Component 2: Market Access and Value Chain Development
Progress focused on preparatory and analytical activities:
- Identification of priority value chains (maize, rice, soybean, shea, cashew, poultry) in five Eastern Region districts.
- Compilation of secondary data on MSMEs and rural institutions.
- Knowledge exchange with SNV on multi-stakeholder platform (MSP) formation and sustainability.
- Drafting and revision of TORs for value chain analysis and MSP strengthening, pending recruitment of the Senior Value Chain Specialist.
Component 3: Project Management and Policy Engagement
Substantial progress was recorded under Component 3:
- Full compliance with disbursement conditions and establishment of the Project Steering Committee, which approved the 2025 AWPB and procurement plan.
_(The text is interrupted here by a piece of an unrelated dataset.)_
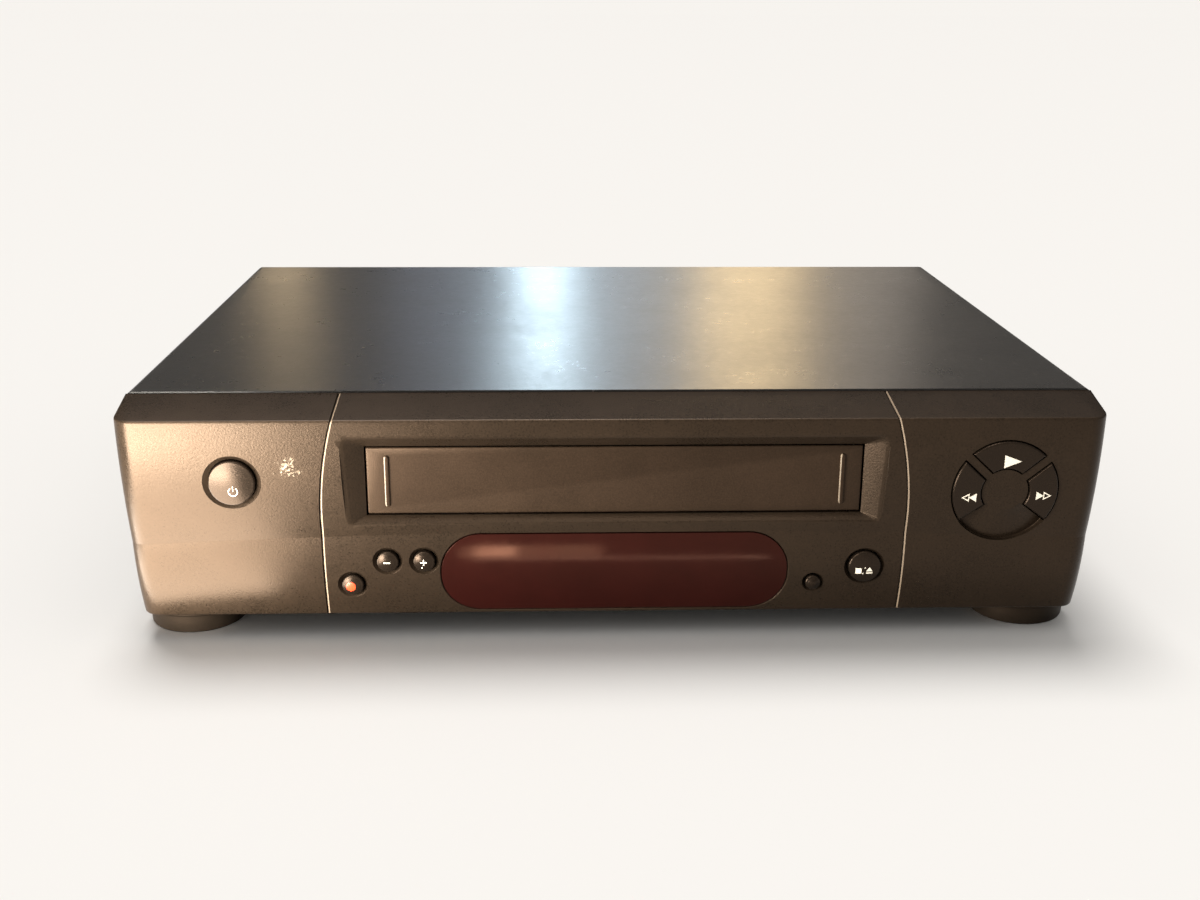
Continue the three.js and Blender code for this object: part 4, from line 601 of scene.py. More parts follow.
def sector_outline(outer, steps, *limits):
    """The outline of a sector of the ring, out along one arc and back along the hub."""
    outline = []
    for r, forward in ((outer, True), (hub_radius, False)):
        low, high = sector_limits(r, *limits)
        angles = [radians(low + (high - low) * i / steps) for i in range(steps + 1)]
        for angle in angles if forward else angles[::-1]:
            outline.append((ring_x + r * cos(angle), ring_z + r * sin(angle)))
    return outline


def scoop_cutter():
    """The finger scoop under the hub, which falls away towards the ring's outer edge."""
    rings = []
    for i in range(41):
        angle = radians(scoop_from + scoop_sweep * i / 40)
        run = [(hub_radius - 1, -0.28), (hub_radius - 0.4, -0.1), (hub_radius, 0.02),
               (hub_radius + 0.5, 0.16)]
        run += [(hub_radius + 12 * t, 3.4 * t ** 0.9) for t in (0.1, 0.25, 0.4, 0.55, 0.7, 0.85, 0.95)]
        run += [(ring_radius - 0.2, 3.4), (ring_radius, 3.1), (ring_radius + 0.1, 0.3),
                (ring_radius + 0.6, -1.6), (ring_radius + 0.6, -6), (hub_radius - 1, -6)]
        rings.append([(ring_x + r * cos(angle), scoop_depth + sink, ring_z + r * sin(angle))
                      for r, sink in run])
    return loft("scoop", rings)


def window_outline(gap):
    """The display window's outline, grown by a gap."""
    return rounded_outline(-67.8 - gap, 12.3 - gap, 67.8 + gap, 45.5 + gap, 15.6 + gap, 14)


def window_cutter():
    """The window's opening, with a small flare where it meets the face."""
    rings = [[(x, -15, z) for x, z in window_outline(0.3)]]
    for gap, lift in ((0.3, 0.5), (0.4, 0.2), (0.7, 0.0), (1.0, -0.3)):
        rings.append([(x, face_depth(x, z) + lift, z) for x, z in window_outline(gap)])
    rings.append([(x, -30, z) for x, z in window_outline(1.0)])
    return loft("window opening", rings)


round_buttons = {
    "standby": (-145.6, 68.1, 8.8, 10.6),
    "record": (-102.5, 24.4, 4.2, 5.4),
    "programme_down": (-88.5, 34.5, 4.2, 5.4),
    "programme_up": (-74.4, 34.5, 4.2, 5.4),
    "install": (78.4, 23.8, 3.0, 3.8),
    "stop": (98.4, 30.8, 6.4, 7.5),
}
ring_buttons = {
    "play": (40, 137, 1.5, 1.5),
    "rewind": (137, 217, 1.5, 0.0),
    "forward": (-37, 40, 0.0, 1.5),
}
panel = panel_solid("front_panel_moulding", 0, -0.3)
inner = panel_solid("inside", 2.5, 1.0, fine=False)
surround_heights = [45 + 43.3 * i / 12 for i in range(13)]
surround = loft("surround", [[(x, face_depth(x, z) + 1, z) for z in surround_heights]
                             + [(x, -18.6, 88.3), (x, -18.6, 45)] for x in [21.3 * i for i in range(-5, 6)]])
tongue = solid("tongue", *box_shell(-178, 178, -2.5, 5, 93.7, 95.7))
ears = [solid("ear", *box_shell(min(a, b), max(a, b), -19.6, -13.75, 77.9, 86.9))
        for a, b in ((96.4, 99.4), (-96.4, -99.4))]
bosses = []
for side in (-1, 1):
    for x, z in ((168, 24), (118, 80)):
        boss_end = -face_depth(x, z) - 1.25
        bosses.append(turned("boss", [(0, 9.3), (2.6, 9.3), (2.6, boss_end), (0, boss_end)],
                             (side * x, 0, z), axis="y", sides=20))
back_rings = []
for i in range(15):
    angle = radians(scoop_from + scoop_sweep * i / 14)
    back_rings.append([(ring_x + r * cos(angle), scoop_depth + sink, ring_z + r * sin(angle))
                       for r, sink in ((hub_radius - 1, 1.25), (flange_radius, 1.25),
                                       (flange_radius, 5), (hub_radius - 1, 5))])
scoop_back = loft("scoop back", back_rings)
pin_hole = turned("pin hole", [(0, -103.5), (1.4, -103.5), (1.4, 103.5), (0, 103.5)],
                  hinge, axis="x", sides=16)
opening = solid("opening", *box_shell(-opening_half, opening_half, -25, -11, opening_low, opening_high))
dishes = [tool for values in round_buttons.values() for tool in dish_cutter(*values)]
sectors = [slab("sector", sector_outline(ring_radius, 36, *limits), (-30, -16))
           for limits in ring_buttons.values()]
shaped(panel,
       ("DIFFERENCE", [inner]),
       ("UNION", [surround, tongue, *ears, *bosses, scoop_back]),
       ("DIFFERENCE", [bay_funnel(), opening, pin_hole, window_cutter(), *sectors, *dishes, scoop_cutter(),
                       groove_cutter(-1), groove_cutter(1)]))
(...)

- Update and approval of the Project Implementation Manual (PIM) and Financial Administrative Manuals.
- Conduct of regional inception workshops in Northern, Upper West, and Savannah Regions (182 participants), informing the 2026 AWPB.
- Development and approval of the M&E Plan, alignment with the Feed Ghana Programme, and advancement of GIS-based MIS and baseline survey procurement.
- Upgrade of financial systems (iSCALA 2024) and recognition of GoG in-kind contributions.